The largest category of punitive confinement – and the one that has increased the most since Dixon started – is for “unauthorized movement,” which the Center for Children’s Law and Policy noted could be something as small as stepping outside of the T.V. room. Confinements for fights have remained relatively steady.
“That means what we’re doing is working,” Dixon said. “Because what you don’t do in an institution is allow the little things to get out of control.”
For the detention center to reverse course and begin to eliminate solitary confinement, it seems that change would need to be imposed from the outside, through legislation or legal action.
A spokesman for Cook County President Toni Preckwinkle said in a statement that “we are generally opposed to the use of solitary confinement at the JTDC and would support legislation that significantly tailors its use.”
That could put her in a familiar position: at odds with Chief Judge Timothy Evans, whose office oversees Dixon and the detention center. A spokesman for Evans said he understands there are “differences of opinion” on solitary confinement for juveniles, but “has every confidence in Superintendent Dixon’s expertise and is also mindful and respectful of other viewpoints.”
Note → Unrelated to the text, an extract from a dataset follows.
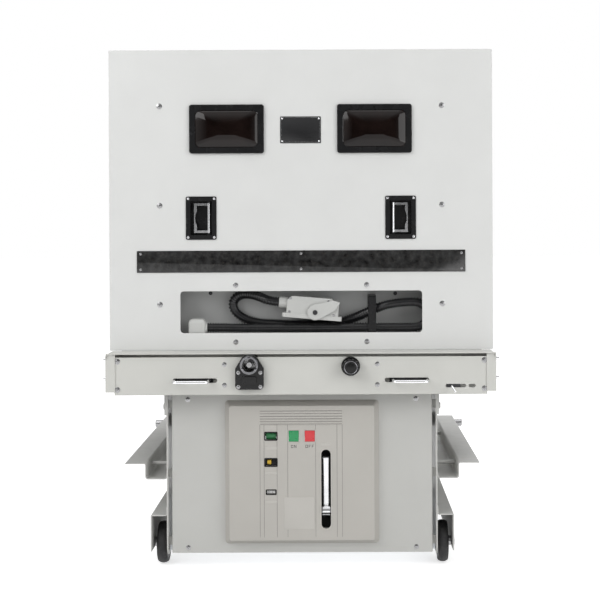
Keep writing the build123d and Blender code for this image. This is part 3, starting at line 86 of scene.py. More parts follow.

“Chief Judge Evans will seek further guidance on this matter when the JTDC undergoes an independent review later this year,” he said.
The Center for Children’s Law and Policy has already told the JTDC to cut back on solitary confinement twice. It’s not clear why he expects the third time will be any different.
* The Cook County Juvenile Temporary Detention Center provided only first names to protect juveniles’ identities.